The largest swath is devoted to debunking the misuse of statistics. If the TV news intones that a new study shows that watermelon cures dandruff or whatever, he offers good reasons for skepticism which has nothing to do with scientific or journalistic malfeasance.

You can do linear regression without thinking about whether the phenomenon you're modeling is actually close to linear. But you shouldn't. I said linear regression was like a screwdriver, and that's true; but in another sense, it's more like a table saw. If you use it without paying careful attention to what you're doing, the results can be gruesome.

It was once said of Colorado Governor Dick Lamm that if he encountered a baby born weighing seven pounds, and the little tyke grew to 14, Lamm would become upset that in the year 2040 the child will weigh a million tons! Ellenberg raps prestigious journals for the same thinking:
The Long Beach Press-Telegram went with the simple headline "We're Getting Fatter." The study's results resonated with the latest manifestation of the fevered, ever-shifting anxiety with which Americans have always contemplated our national moral status. Before I was born, boys grew long hair and thus we were bound to get whipped by the Communists. When I was a kid, we played arcade games too much, which left us doomed to be outcompeted by the industrious Japanese. Now we eat too much fast food, and we're all going to die weak and immobile, surrounded by empty chicken buckets, puddled into the couches from which we long ago became unable to hoist ourselves. The paper certified this anxiety as a fact proved by science.

Without using the term "common-core," he looks into different methods and teaching styles. A student of his that writes down a stupid answer "The Horse weighs -100 grams." with an annotation that the answer is stupid will get partial credit. One who provides only the stupid answer gets zero.
In fact, I'm not radical at all.

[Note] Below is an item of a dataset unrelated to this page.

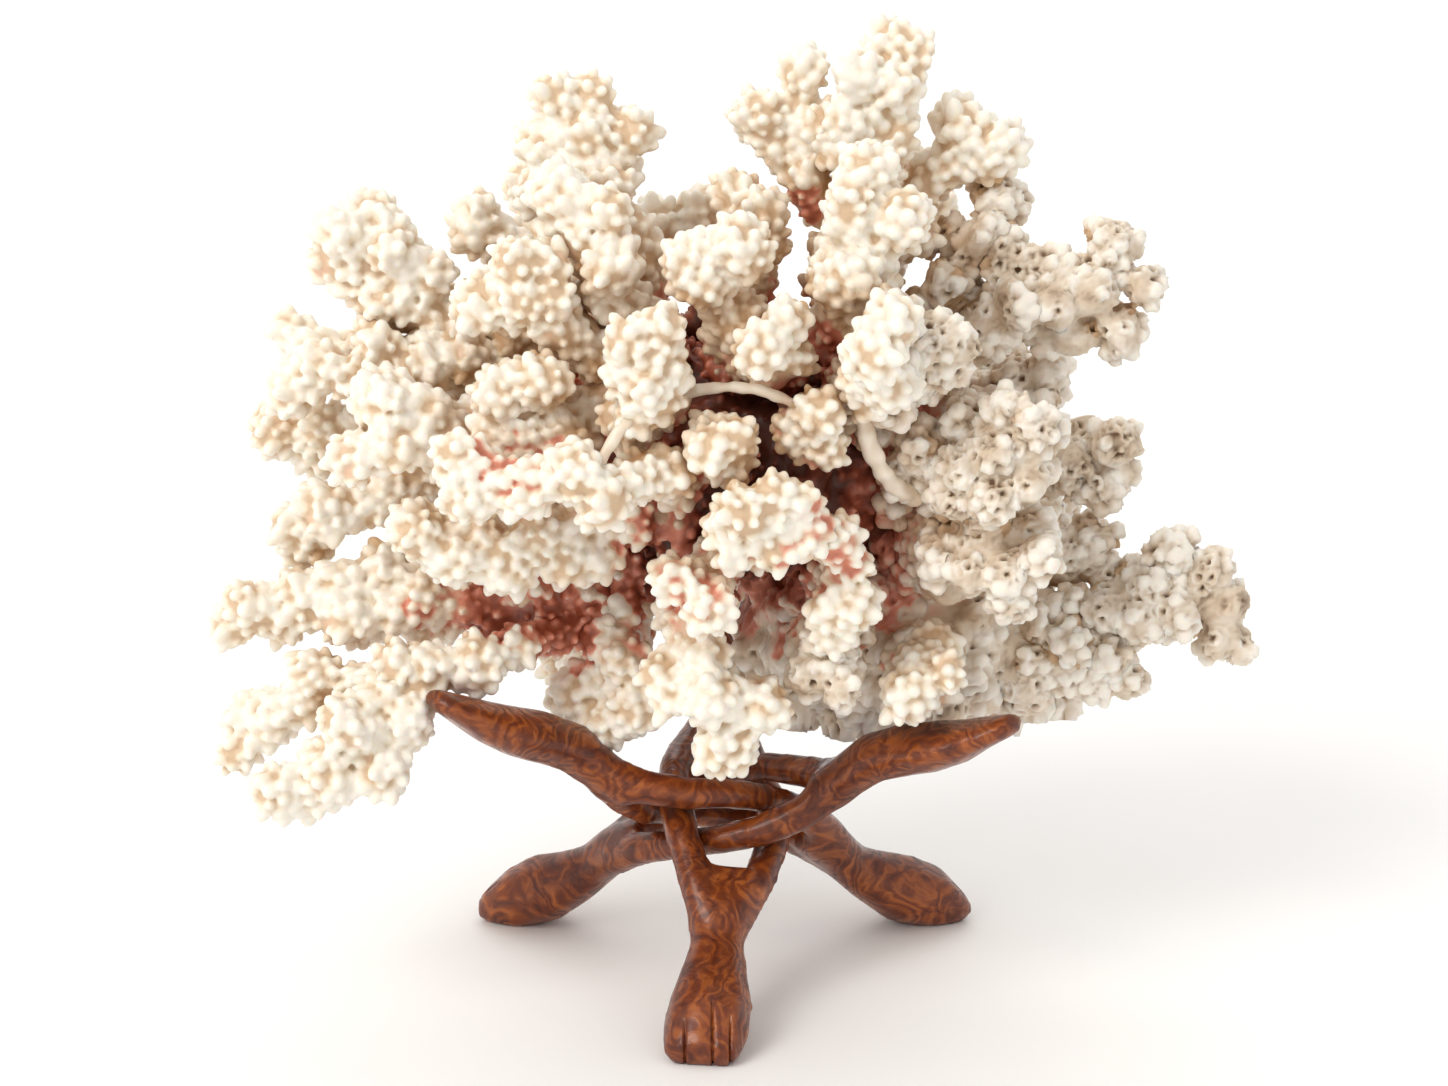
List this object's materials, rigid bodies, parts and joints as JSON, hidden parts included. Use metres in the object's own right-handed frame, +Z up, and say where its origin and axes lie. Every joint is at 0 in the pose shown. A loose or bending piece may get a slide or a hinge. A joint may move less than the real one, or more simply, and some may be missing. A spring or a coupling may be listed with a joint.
{
  "type": "coral specimen on stand",
  "caption": "Dead white branching coral colony, knobbed all over, resting in the hands of a carved wooden stand of interlocked curved legs.",
  "frame": {"origin": "on the floor, under the middle of the whole", "axes": "+Z up, +X to the right along the longest way, -Y towards the viewer of the colony's best side"},
  "size_m": [0.3662, 0.2188, 0.3445],
  "materials": {
    "carved_wood": "gloss",
    "coral_white": "satin",
    "coral_worn": "matte",
    "coral_red": "matte"
  },
  "bodies": {
    "root": {"arm_left_high": "coral_white", "arm_left_low": "coral_white", "arm_right_inner": "coral_worn", "arm_right_low": "coral_worn", "arm_right_mid": "coral_worn", "arm_right_top": "coral_worn", "arm_right_upper": "coral_worn", "back_high_left": "coral_white", "back_high_mid": "coral_white", "back_high_right": "coral_white", "back_left": "coral_white", "back_low_left": "coral_white", "back_low_mid": "coral_white", "back_low_right": "coral_worn", "back_mid": "coral_white", "back_right": "coral_worn", "back_under_left": "coral_white", "boss_right_high": "coral_worn", "boss_right_low": "coral_worn", "boss_right_mid": "coral_worn", "branch_left_fork": "coral_white", "branch_left_low": "coral_white", "branch_left_mid": "coral_white", "branch_left_upper": "coral_white", "cluster_bottom_front": "coral_white", "cluster_centre_left": "coral_white", "cluster_left_high": "coral_white", "cluster_left_mid": "coral_white", "cluster_top_front": "coral_white", "coral_base": "coral_worn", "coral_core": "coral_red", "front_column": "coral_white", "front_high_mid": "coral_white", "front_high_right": "coral_white", "front_low": "coral_white", "front_mid": "coral_white", "front_right": "coral_white", "front_upper": "coral_white", "hanging_twig": "coral_white", "knob_low_mid": "coral_white", "knob_low_pitted": "coral_worn", "leg_front": "carved_wood", "leg_left": "carved_wood", "leg_right": "carved_wood", "long_lower": "coral_white", "long_upper": "coral_white", "paddle_left_far": "coral_white", "paddle_left_near": "coral_white", "stalk_right": "coral_worn", "stub_right_low": "coral_worn", "tower_far_left": "coral_white", "tower_left": "coral_white", "tower_left_front": "coral_white", "tower_right": "coral_white", "tower_right_front": "coral_white", "tower_right_left_arm": "coral_white", "tower_right_right_arm": "coral_white", "tower_top_back": "coral_white", "tower_top_mid": "coral_white", "twig_top_left": "coral_white"}
  },
  "joints": []
}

Dissatisfying as it may be to partisans, I think we have to teach a mathematics that values precise answers but also intelligent approximation, that demands the ability to deploy existing algorithms fluently but also the horse sense to work things out on the fly, that mixes rigidity with a sense of play. If we don't, we're not really teaching mathematics at all.

On Review Corner even math books get graded on politics. I'd call him pretty middle of the road. For an academic, that is certainly a bruising right-wing neocon! He generally picks out Republicans to be the butt of a joke, but he always follows up with "Democrats do it too." Again, for an academic, I'm scoring that as "fair."
The Washington Post graded the Romney campaign's 92.3% figure as "true but false." That classification drew mockery by Romney supporters, but I think it's just right, and has something deep to say about the use of numbers in politics. There's no question about the accuracy of the number. You divide the net jobs lost by women by the net jobs lost, and you get 92.3%. But that makes the claim "true" only in a very weak sense.
But real-world questions aren't like word problems. A real-world problem is something like "Has the recession and its aftermath been especially bad for women in the workforce, and if so, to what extent is this the result of Obama administration policies?" Your calculator doesn't have a button for this.

And, one of my favorite, just how frequently improbable events happen in a nation of 300 million. People win the lottery all the time, get struck by lightening, bit by sharks, die of bee stings...
If a random Internet stranger who eliminated all North American grains from his food intake reports that he dropped fifteen pounds and his eczema went away, you shouldn't take that as powerful evidence in favor of the maize-free plan. Somebody's selling a book about that plan, and thousands of people bought that book and tried it, and the odds are very good that, by chance alone, one among them will experience some weight loss and clear skin the next week. And that's the guy who's going to log in as saygoodbye2corn452 and post his excited testimonial, while the people for whom the diet failed stay silent.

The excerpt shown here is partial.